◆ **GIVEN DATA**:
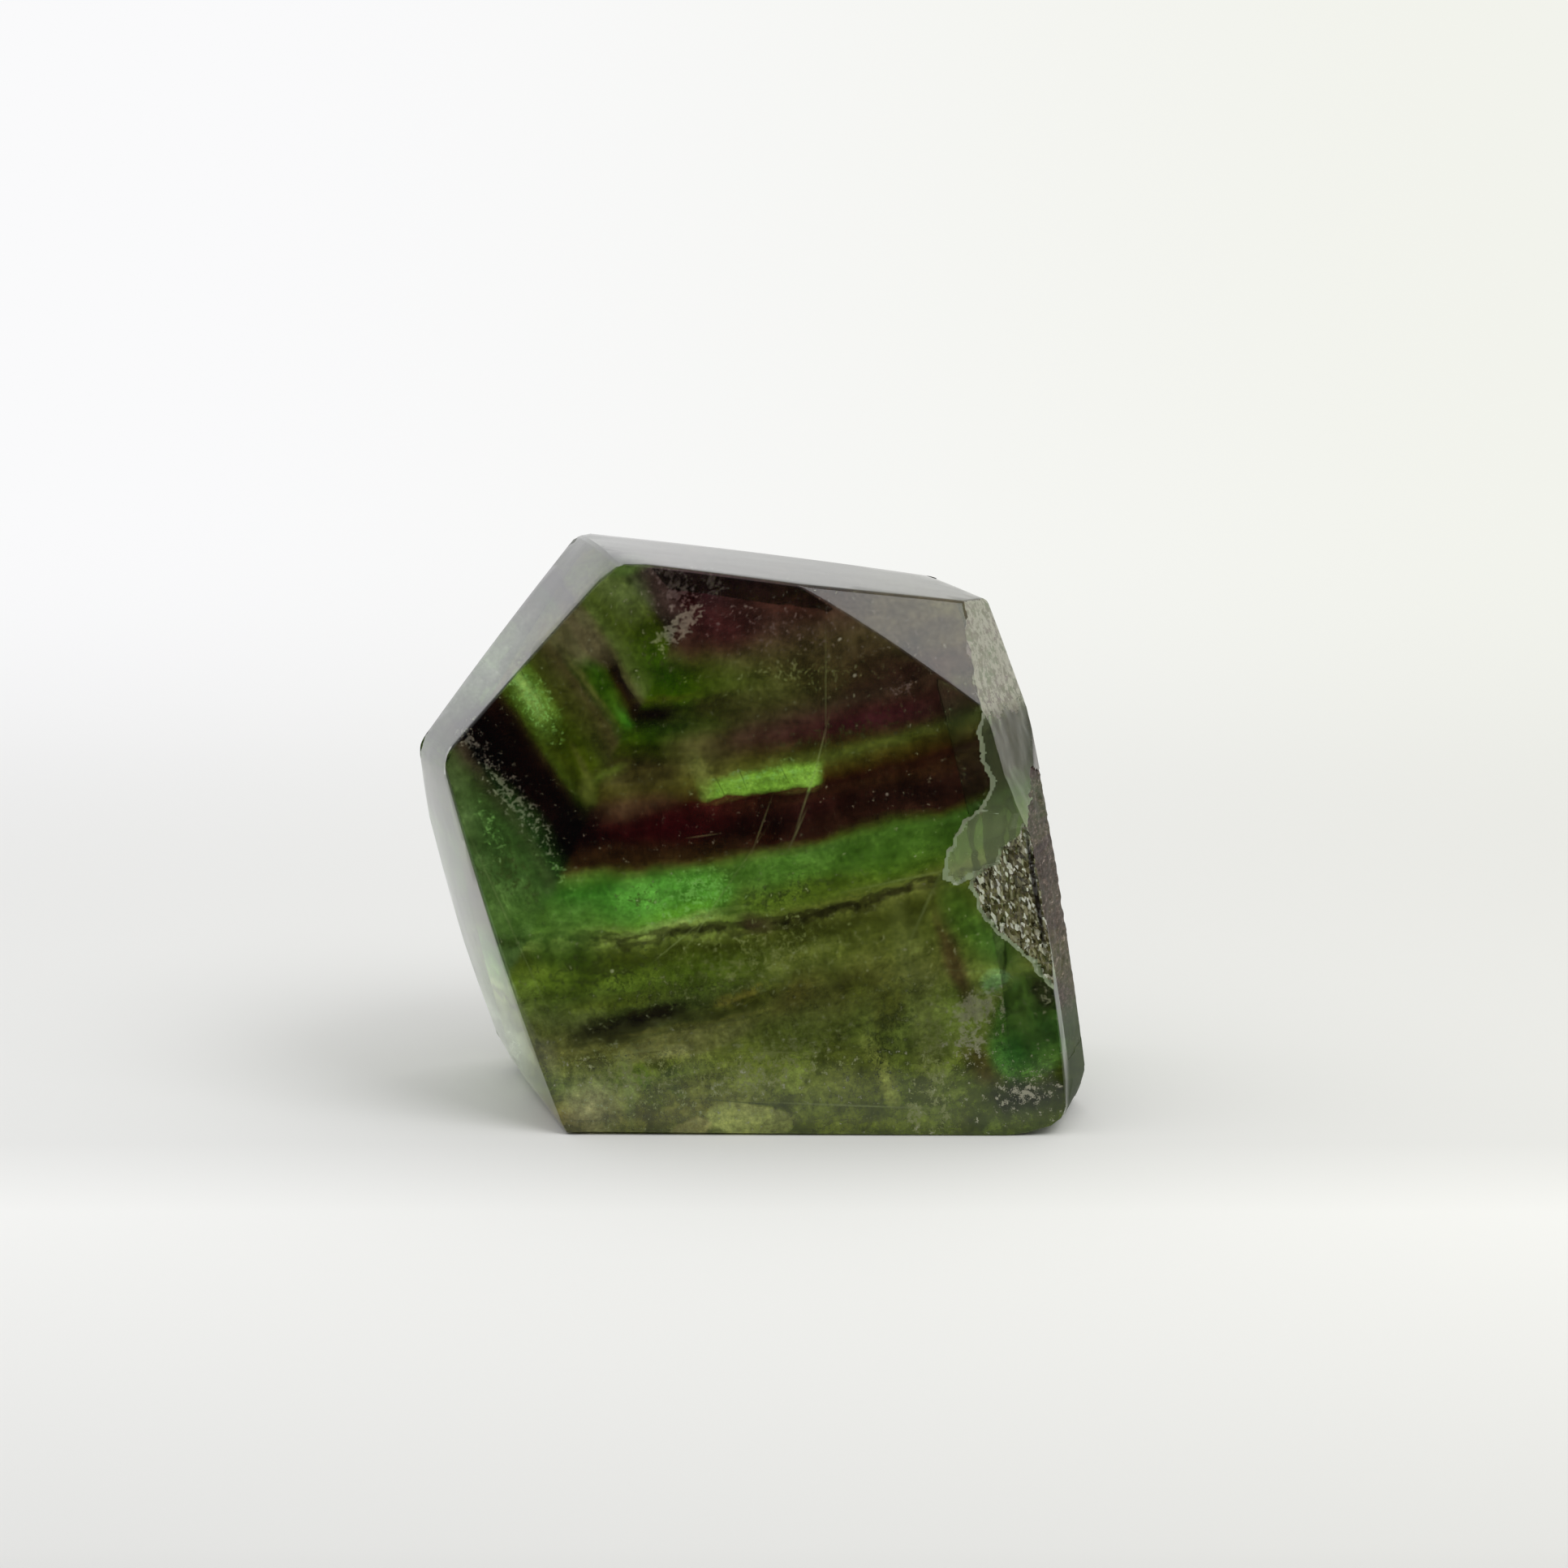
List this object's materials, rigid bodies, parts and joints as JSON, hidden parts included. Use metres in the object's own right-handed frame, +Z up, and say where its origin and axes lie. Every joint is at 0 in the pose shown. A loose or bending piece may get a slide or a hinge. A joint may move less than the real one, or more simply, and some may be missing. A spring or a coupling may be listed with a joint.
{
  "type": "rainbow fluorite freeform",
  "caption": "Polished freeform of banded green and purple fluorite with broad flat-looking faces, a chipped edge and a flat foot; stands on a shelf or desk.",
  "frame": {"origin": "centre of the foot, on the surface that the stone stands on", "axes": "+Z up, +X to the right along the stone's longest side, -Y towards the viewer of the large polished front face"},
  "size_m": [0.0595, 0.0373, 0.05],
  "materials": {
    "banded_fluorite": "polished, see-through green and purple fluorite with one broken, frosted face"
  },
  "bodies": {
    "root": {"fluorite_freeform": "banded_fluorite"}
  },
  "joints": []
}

◆ **DIRECTIONS FOR THIS TASK**: Reproduce every line of the data verbatim.

◆ **EXERCISE SOLUTION**:
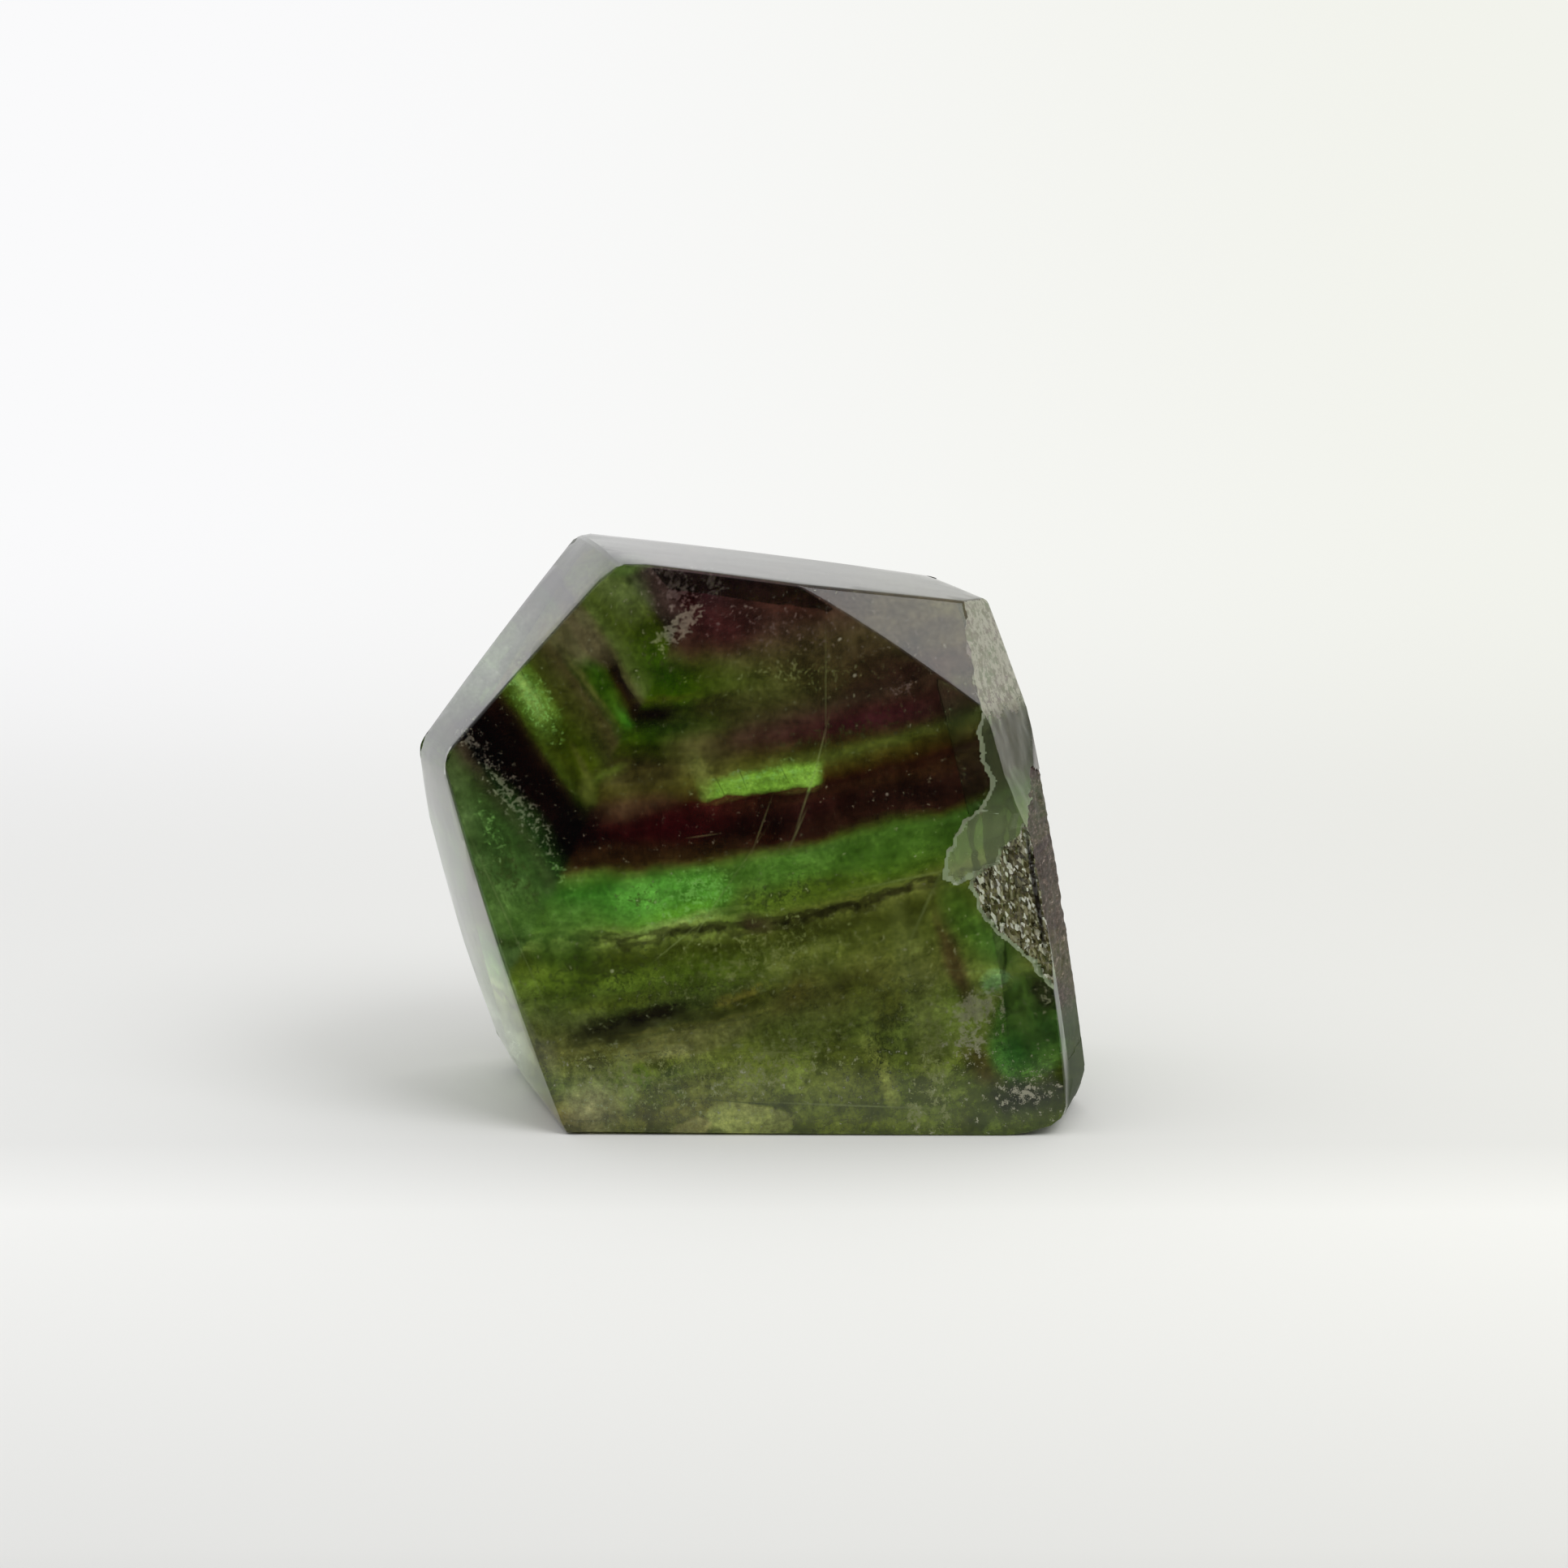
List this object's materials, rigid bodies, parts and joints as JSON, hidden parts included. Use metres in the object's own right-handed frame, +Z up, and say where its origin and axes lie. Every joint is at 0 in the pose shown. A loose or bending piece may get a slide or a hinge. A joint may move less than the real one, or more simply, and some may be missing. A spring or a coupling may be listed with a joint.
{
  "type": "rainbow fluorite freeform",
  "caption": "Polished freeform of banded green and purple fluorite with broad flat-looking faces, a chipped edge and a flat foot; stands on a shelf or desk.",
  "frame": {"origin": "centre of the foot, on the surface that the stone stands on", "axes": "+Z up, +X to the right along the stone's longest side, -Y towards the viewer of the large polished front face"},
  "size_m": [0.0595, 0.0373, 0.05],
  "materials": {
    "banded_fluorite": "polished, see-through green and purple fluorite with one broken, frosted face"
  },
  "bodies": {
    "root": {"fluorite_freeform": "banded_fluorite"}
  },
  "joints": []
}